Data entries:
▼
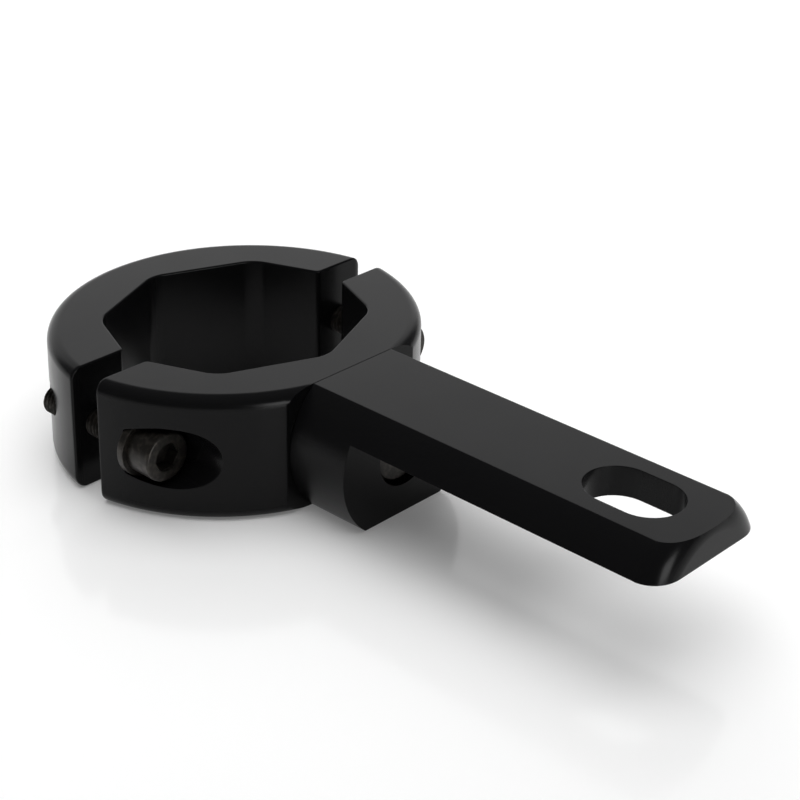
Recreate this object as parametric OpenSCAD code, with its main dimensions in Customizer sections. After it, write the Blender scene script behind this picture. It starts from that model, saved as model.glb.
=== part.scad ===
// Horn mounting bracket: two clamp halves that close round a tube, and a slotted arm
// screwed to a flat on the front half.
// X runs along the arm, Y along the split between the halves, Z up.
// The origin is the centre of the tube opening, on the plane that the bracket lies on.
// Sizes are millimetres.

/* [Clamp] */
// Outer radius of each clamp half
ring_r = 40; // [39:0.1:41]
// Height of the clamp, which is also the height of the bar behind the arm
ring_h = 26.2; // [25:0.1:28]
// Thickness of the clamp at the middle of each side of the opening
wall_t = 12.7; // [12:0.1:13.5]
// Gap between the halves
split_gap = 6.7; // [5:0.1:8]
// How far each half's own centre lies past the middle of the split
half_shift = 3.8; // [3:0.1:5]
// Radius in the corners of the eight-sided opening
octagon_corner_r = 6; // [3:0.5:8]
// Rounding of the outer top and bottom edges
edge_r = 2.6; // [1:0.1:4]
// Depth of the flat that carries the arm
flat_depth = 3.8; // [3.7:0.1:4.4]

/* [Arm] */
// Radius of the round bar that the arm and its leg are milled from
bar_r = 16.85; // [15.5:0.05:17]
// Thickness of the arm
arm_t = 6; // [5:0.1:7]
// Length of the arm from the flat to its end
arm_l = 83.6; // [80:0.1:88]
// Rounding turned on the bar's end
end_round_r = 5.2; // [2:0.1:6]
// Distance from the arm's end to the slot's centre
slot_to_end = 16.8; // [16:0.1:18]
// Length of the slot
slot_l = 19.2; // [17:0.1:20]
// Width of the slot
slot_w = 13.3; // [12:0.1:14]
// Thickness of the leg from the flat to its front
leg_t = 14.2; // [13:0.1:16]

/* [Screws] */
// Distance of each clamp screw's axis from the outer radius of its half
screw_inset = 6.5; // [6.2:0.1:6.8]
// Length of each clamp screw below its head
clamp_screw_l = 28; // [26:0.5:30]
// Distance from the split's middle to the face that each clamp washer sits on
washer_seat_x = 9.3; // [9:0.1:10]
// Length of the arm screw below its head
arm_screw_l = 12; // [10:0.5:12]
// How far the arm screw's head lies below the leg's front
head_recess = 1.3; // [0.5:0.1:2]

/* [Hidden] */
$fn = 96;
clamp_thread_r = 3;
clamp_head_r = 5;
clamp_head_h = 6;
clamp_socket_af = 5;
arm_thread_r = 4;
arm_head_r = 6.5;
arm_head_h = 8;
arm_socket_af = 6;
head_edge = 0.5;
socket_chamfer = 0.3;
tip_chamfer = 0.6;
washer_r = 6;
washer_t = 1.6;
thread_clearance = 0.05;
hole_clearance = 0.3;
washer_clearance = 0.2;
washer_pocket_clearance = 0.25;
head_pocket_clearance = 0.5;
past = 1;
octagon_af = 2 * (ring_r - wall_t);
flat_x = ring_r - half_shift - flat_depth;
screw_y = ring_r - screw_inset;
mid_z = ring_h / 2;
arm_bottom_z = ring_h - arm_t;
arm_end_x = flat_x + arm_l;
slot_x = arm_end_x - slot_to_end;
leg_x = flat_x + leg_t;
head_seat_x = leg_x - head_recess - arm_head_h;
head_seat_clamp_x = washer_seat_x + washer_t;
ANODISED = "#2a2a2b";
STEEL = "#1f1f20";

// Half of the ring's section, with rounded outer edges
module ring_section() {
    square([ring_r - edge_r, ring_h]);
    translate([0, edge_r]) square([ring_r, ring_h - 2 * edge_r]);
    for (z = [edge_r, ring_h - edge_r]) {
        intersection() {
            translate([ring_r - edge_r, z]) circle(r = edge_r);
            square([ring_r, ring_h]);
        }
    }
}

// Eight-sided outline with rounded corners, one corner on the X axis
module octagon() {
    flat = octagon_af / 2;
    inner = flat - octagon_corner_r;
    corner = inner / cos(22.5);
    side = 2 * corner * sin(22.5);
    union() {
        for (i = [0:7]) {
            rotate(i * 45) translate([corner, 0]) circle(r = octagon_corner_r);
            rotate(i * 45 + 22.5) translate([0, -side / 2]) square([flat, side]);
        }
    }
}

// One clamp half on the +X side of the split
module half_ring() {
    intersection() {
        translate([-half_shift, 0, 0]) difference() {
            rotate_extrude() ring_section();
            translate([0, 0, -past]) linear_extrude(ring_h + 2 * past) octagon();
        }
        translate([split_gap / 2, -ring_r, -past]) cube([ring_r, 2 * ring_r, ring_h + 2 * past]);
    }
}

// A cylinder lying along X from x0 to x1
module bar_x(r, x0, x1, y = 0, z = mid_z) {
    translate([x0, y, z]) rotate([0, 90, 0]) cylinder(r = r, h = x1 - x0);
}

// Rear half: the two clamp screws are threaded right through it
module rear_clamp_half() {
    color(ANODISED) difference() {
        mirror([1, 0, 0]) half_ring();
        for (side = [-1, 1]) bar_x(clamp_thread_r + thread_clearance, -ring_r, 0, side * screw_y);
    }
}

// Front half: counterbored for the clamp screws, with a tapped flat for the arm
module front_clamp_half() {
    color(ANODISED) difference() {
        half_ring();
        translate([flat_x, -ring_r, -past]) cube([ring_r, 2 * ring_r, ring_h + 2 * past]);
        for (side = [-1, 1]) {
            bar_x(clamp_thread_r + hole_clearance, 0, ring_r, side * screw_y);
            bar_x(washer_r + washer_pocket_clearance, washer_seat_x, ring_r, side * screw_y);
        }
        bar_x(arm_thread_r + thread_clearance, half_shift, flat_x + past);
    }
}

// Half of the round bar's outline, with its rounded end up
module bar_section() {
    straight = arm_l - end_round_r;
    square([bar_r, straight]);
    square([bar_r - end_round_r, arm_l]);
    intersection() {
        translate([bar_r - end_round_r, straight]) circle(r = end_round_r);
        square([bar_r, arm_l]);
    }
}

// Round bar with a flat on top and below, level with the clamp's faces
module flatted_bar() {
    intersection() {
        translate([flat_x, 0, mid_z]) rotate([0, 90, 0]) rotate_extrude() bar_section();
        translate([0, -2 * bar_r, 0]) cube([2 * arm_end_x, 4 * bar_r, ring_h]);
    }
}

// Slot for the horn's stud, round at both ends
module slot() {
    run = slot_l - slot_w;
    translate([slot_x, 0, arm_bottom_z - past]) {
        for (end = [-1, 1]) {
            translate([end * run / 2, 0, 0]) cylinder(d = slot_w, h = arm_t + 2 * past);
        }
        translate([-run / 2, -slot_w / 2, 0]) cube([run, slot_w, arm_t + 2 * past]);
    }
}

// Arm and leg, milled from one bar
module horn_arm() {
    color(ANODISED) difference() {
        flatted_bar();
        translate([leg_x, -2 * bar_r, -past]) cube([arm_l, 4 * bar_r, arm_bottom_z + past]);
        slot();
        bar_x(arm_thread_r + hole_clearance, flat_x - past, leg_x);
        bar_x(arm_head_r + head_pocket_clearance, head_seat_x, leg_x + past);
    }
}

// Screw section from its tip at 0 up to its head, turned about its axis
module screw_section(thread_r, head_r, head_h, length) {
    polygon([[0, 0], [thread_r - tip_chamfer, 0], [thread_r, tip_chamfer], [thread_r, length],
             [head_r, length], [head_r, length + head_h - head_edge],
             [head_r - head_edge, length + head_h], [0, length + head_h]]);
}

// Socket-head screw: the axis is Z, the tip is at 0, the socket is half as deep as the head
module screw(thread_r, head_r, head_h, socket_af, length) {
    top = length + head_h;
    corner_d = socket_af / cos(30);
    difference() {
        rotate_extrude() screw_section(thread_r, head_r, head_h, length);
        translate([0, 0, top - head_h / 2]) cylinder(d = corner_d, h = head_h / 2 + past, $fn = 6);
        translate([0, 0, top - socket_chamfer])
            cylinder(d1 = corner_d - 0.2, d2 = corner_d + 2 * socket_chamfer, h = socket_chamfer + 0.01);
    }
}

// One clamp screw, its head towards +X
module clamp_screw(side) {
    color(STEEL) translate([head_seat_clamp_x - clamp_screw_l, side * screw_y, mid_z])
        rotate([0, 90, 0]) screw(clamp_thread_r, clamp_head_r, clamp_head_h, clamp_socket_af, clamp_screw_l);
}

// One washer under a clamp screw's head
module clamp_washer(side) {
    color(STEEL) difference() {
        bar_x(washer_r, washer_seat_x, head_seat_clamp_x, side * screw_y);
        bar_x(clamp_thread_r + washer_clearance, washer_seat_x - past, head_seat_clamp_x + past,
              side * screw_y);
    }
}

module clamp_screw_left() { clamp_screw(-1); }
module clamp_screw_right() { clamp_screw(1); }
module clamp_washer_left() { clamp_washer(-1); }
module clamp_washer_right() { clamp_washer(1); }

// Screw that holds the arm to the front half
module arm_screw() {
    color(STEEL) translate([head_seat_x - arm_screw_l, 0, mid_z])
        rotate([0, 90, 0]) screw(arm_thread_r, arm_head_r, arm_head_h, arm_socket_af, arm_screw_l);
}

rear_clamp_half();
front_clamp_half();
horn_arm();
clamp_screw_left();
clamp_screw_right();
clamp_washer_left();
clamp_washer_right();
arm_screw();
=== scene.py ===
"""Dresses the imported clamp, arm and screws of a horn mounting bracket, and sets its stage."""

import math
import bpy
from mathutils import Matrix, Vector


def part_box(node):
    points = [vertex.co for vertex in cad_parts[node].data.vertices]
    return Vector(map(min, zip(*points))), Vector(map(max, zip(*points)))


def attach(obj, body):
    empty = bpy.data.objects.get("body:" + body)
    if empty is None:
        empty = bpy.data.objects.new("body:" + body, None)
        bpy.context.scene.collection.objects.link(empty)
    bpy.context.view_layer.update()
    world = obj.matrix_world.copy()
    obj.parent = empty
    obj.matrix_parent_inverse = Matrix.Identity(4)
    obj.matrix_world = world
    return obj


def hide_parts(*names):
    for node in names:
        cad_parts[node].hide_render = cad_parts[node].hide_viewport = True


bl_info = {
    "name": "Horn mounting bracket",
    "version": (1, 0, 0),
    "blender": (4, 5, 0),
    "location": "3D View > Sidebar > Bracket",
    "description": "Models a split clamp with a slotted arm, its screws and its stage",
    "category": "Object",
}

import bmesh
import bpy
from bpy.props import FloatProperty, FloatVectorProperty, PointerProperty
from mathutils import Matrix, Vector

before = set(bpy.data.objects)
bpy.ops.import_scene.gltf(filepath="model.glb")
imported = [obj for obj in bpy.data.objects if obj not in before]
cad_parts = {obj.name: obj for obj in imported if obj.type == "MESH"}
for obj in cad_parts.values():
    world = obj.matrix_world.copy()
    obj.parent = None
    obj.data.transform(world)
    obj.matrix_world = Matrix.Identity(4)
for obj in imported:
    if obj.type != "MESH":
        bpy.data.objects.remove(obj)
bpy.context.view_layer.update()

MM = 0.001
BODY = "root"
# Places closer than CLOSE count as one place, and faces that turn by more than SHARP make an edge
CLOSE = 0.02 * MM
SHARP = math.radians(25)
# After a cut, points closer than this are merged
MERGED = 0.004 * MM
# How many sides the round tools and pieces have
HOLE_SIDES, SCREW_SIDES, POCKET_SIDES = 64, 96, 128
# Room round a screw in its tapped hole and in its clearance hole
THREAD_CLEARANCE = 0.05 * MM
HOLE_CLEARANCE = 0.3 * MM

CLAMP_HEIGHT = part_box("front_clamp_half")[1].z
MIDDLE_Z = CLAMP_HEIGHT / 2
FLAT_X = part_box("front_clamp_half")[1].x
SPLIT_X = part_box("front_clamp_half")[0].x
ARM_END_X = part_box("horn_arm")[1].x
BAR_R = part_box("horn_arm")[1].y
WASHER_LOW, WASHER_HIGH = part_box("clamp_washer_right")
WASHER_R = (WASHER_HIGH.z - WASHER_LOW.z) / 2
SCREW_Y = (WASHER_LOW.y + WASHER_HIGH.y) / 2


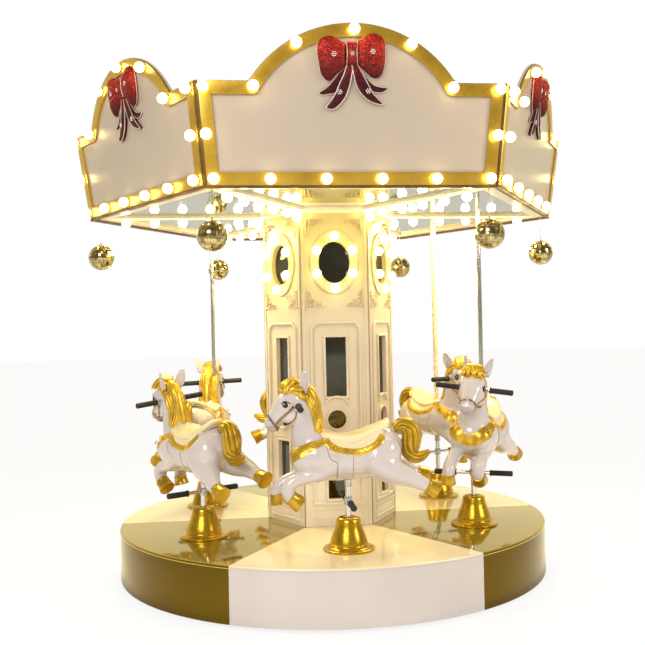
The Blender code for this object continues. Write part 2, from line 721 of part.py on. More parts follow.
▲
* Problem description *
Starting at the line that contains "to the front half", repeat each line exactly, and stop after the line that contains "points = [vertex.co".

* Task response *
// Screw that holds the arm to the front half
module arm_screw() {
    color(STEEL) translate([head_seat_x - arm_screw_l, 0, mid_z])
        rotate([0, 90, 0]) screw(arm_thread_r, arm_head_r, arm_head_h, arm_socket_af, arm_screw_l);
}

rear_clamp_half();
front_clamp_half();
horn_arm();
clamp_screw_left();
clamp_screw_right();
clamp_washer_left();
clamp_washer_right();
arm_screw();
=== scene.py ===
"""Dresses the imported clamp, arm and screws of a horn mounting bracket, and sets its stage."""

import math
import bpy
from mathutils import Matrix, Vector


def part_box(node):
    points = [vertex.co for vertex in cad_parts[node].data.vertices]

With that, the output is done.